Use your data to determine if there is more variability with successful or unsuccessful campaigns. Does this make sense? Why or why not?
- There is more variability with successful campaigns because both the variance and standard deviation are high for successful backers. This does make sense because sucessful campaigns can attract a wide range of backers, from small contributors to large ones resulting in a higher variance. Failed campaigns tend to attract fewer backers leading to less variability.

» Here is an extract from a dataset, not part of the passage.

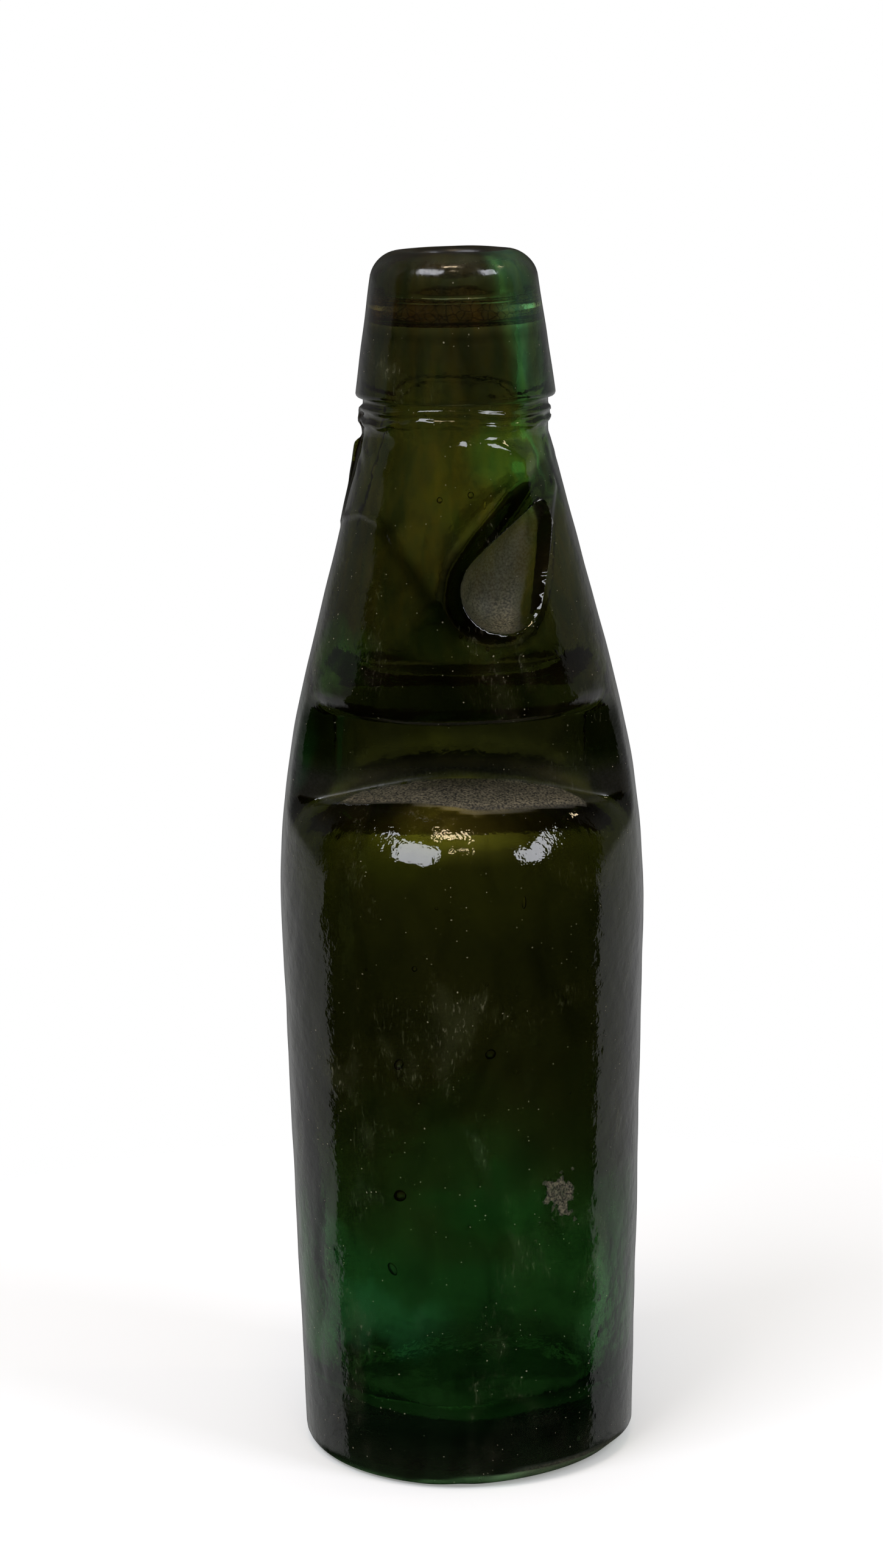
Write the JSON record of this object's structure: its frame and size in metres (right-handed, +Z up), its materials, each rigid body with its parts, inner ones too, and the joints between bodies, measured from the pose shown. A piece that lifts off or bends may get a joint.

Apply conditional formatting to the following columns:
- Outcome
- Percent Funded
Create six new columns:
- Percent Funded
- Average Donation
- Category
- Sub-category
- Date Created (converted format)
- Date Ended (converted format)
Create a pivot table showing counts of campaigns by outcome:
- Outcomes include: successful, failed, canceled, and live
- Grouped by: Category
Develop a stacked column chart based on this pivot table, with filtering capability by:
- Country
Generate a pivot table with the following structure:
- Rows: Date Created (converted format)
- Columns: Outcome
- Values: Count of Outcome
- Filters: Parent Category and Year
Create a line graph based on this pivot table.
Provide a cohesive analysis including:
- Three conclusions drawn from the data
- Limitations of the dataset and suggestions for additional tables or graphs
Calculate the percentage of projects that were successful, failed, or canceled within each goal range.
Create a line chart showing the relationship between:
- Goal Amount
- Probability of success, failure, or cancellation
Using Excel formulas, calculate the following statistics:
- Mean, Median, Minimum, Maximum, Variance, and Standard Deviation
Provide a brief justification of whether the mean or median better summarizes the data.
- The median better summarizes the data to represent the typical number of backers for both successful and failed campaigns. It provides a better representation of the typical number of backers versus the average, or mean, which could be skewed by a large number of backers on a given day.